解脱房貞慶の世界 『観世音菩薩感応抄』を読み解く…阿部泰郎・楠淳證編
鎌倉時代に南都の興福寺を代表する学僧として知られた解脱房貞慶の生涯をたどり、膨大な著作群の中でも「回心というべき重要な思想の表明」を行う『観世音菩薩感応抄』を読み解き「稀代の信仰の実践者であり表現者であった貞慶」の宗教思想家としての働きを捉えた書。編者は、12人の研究者が共同執筆した本書への期待を「未だ広く知られざる偉大な仏教思想家かつ表現者である解脱房貞慶の世界への扉を開きたい」と述べる。
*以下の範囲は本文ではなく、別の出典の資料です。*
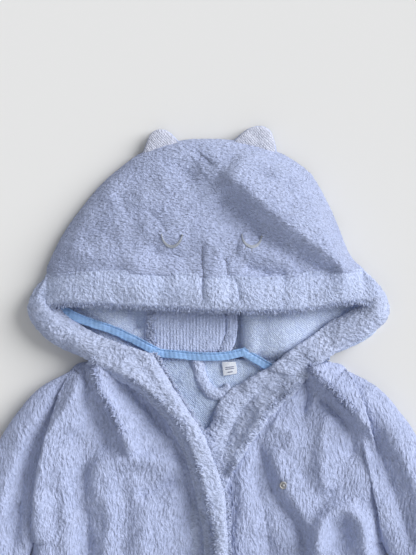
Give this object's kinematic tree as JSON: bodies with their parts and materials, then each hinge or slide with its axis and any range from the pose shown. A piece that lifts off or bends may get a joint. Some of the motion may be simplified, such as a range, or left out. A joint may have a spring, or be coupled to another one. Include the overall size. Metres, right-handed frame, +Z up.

表舞台で活躍し世間に広く知られる僧もいれば、教団内部に沈潜あるいは隠遁して地下水のような働きで後世に存在感を現す僧もいる。貞慶は同時代を生きた高山寺の明恵に比して世間的な認知度は低かった。将来、興福寺別当となる栄達を期待されながら、その進路を捨てて遁世の道を選んだところに貞慶の独自の境涯がある。
貞慶は膨大な著作以上に作善仏事の勧進状や願文、表白、追善供養の諷誦文などの数々を作った。とりわけ「修辞を駆使して一座の意願を荘り象った講式の制作は、その中核をなす」という。いわば宗教儀礼を構成する言葉(法語)の作者として名声は高く、そこに本領が発揮された。その意味で、本書は「貞慶の記憶とその遺産」を現代によみがえらせる成果と言ってよい。
定価2750円、法藏館(電話075・343・0458)刊。